The CFPB has issued its first Financial Literacy Annual Report to Congress. The report covers the CFPB’s activities and strategies to improve consumer financial literacy during the period from July 21, 2011 through June 15, 2013.
According to the CFPB, its financial literacy strategy is “[b]roadly…to motivate and support consumers in taking positive action on financial decisions that serve their own life goals.” The report discusses the three key components of the CFPB’s strategy: education initiatives, research and innovation, and outreach to key stakeholders who can help to reach the public.

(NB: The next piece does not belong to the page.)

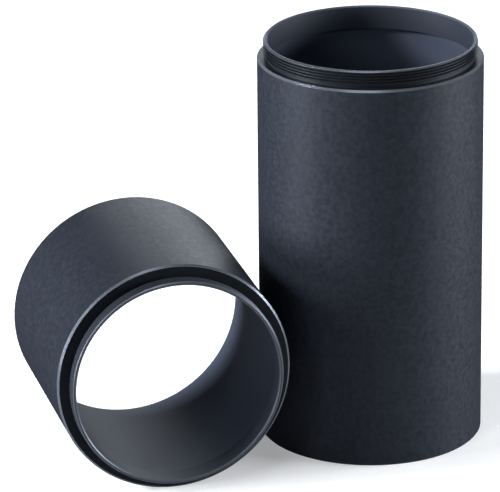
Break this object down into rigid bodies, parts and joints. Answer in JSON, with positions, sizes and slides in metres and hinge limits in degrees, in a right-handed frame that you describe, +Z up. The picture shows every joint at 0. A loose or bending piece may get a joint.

With regard to education initiatives, the report describes the various tools the CFPB is using to engage consumers, such as interactive online tools, social media and print publications. It also describes collaborations the CFPB is developing with various partners and intermediaries, such as state and local governments and non-profit organizations. Among such collaborations is the CFPB’s K-12 financial education initiative to build the financial capability of youth. Other groups targeted by the CFPB’s initiatives are students, older Americans and servicemembers.
In the area of research and innovation, the CFPB indicates that its current projects are focusing on (1) evaluating the effectiveness of financial coaching programs, (2) developing measures of financial well-being for working age and older Americans and determining what knowledge and behavior predicts financial well-being, (3) determining whether the financial capability of low-income and economically vulnerable consumers can be enhanced through bundled financial products (such as a prepaid card with a savings function) and/or integration of financial coaching and counseling into the offering of financial products, and (4) conducting a pilot project to develop prototypes of approaches to help consumers overcome common decision-making challenges.
In the area of outreach, the CFPB discusses various events, meetings, programs and other activities that have been conducted by its Offices of Servicemember Affairs, Older Financial Education and Financial Empowerment and its Office for Older Americans.
Since the CFPB’s financial literacy efforts can yield benefits for industry and consumers alike, they deserve broad-based support.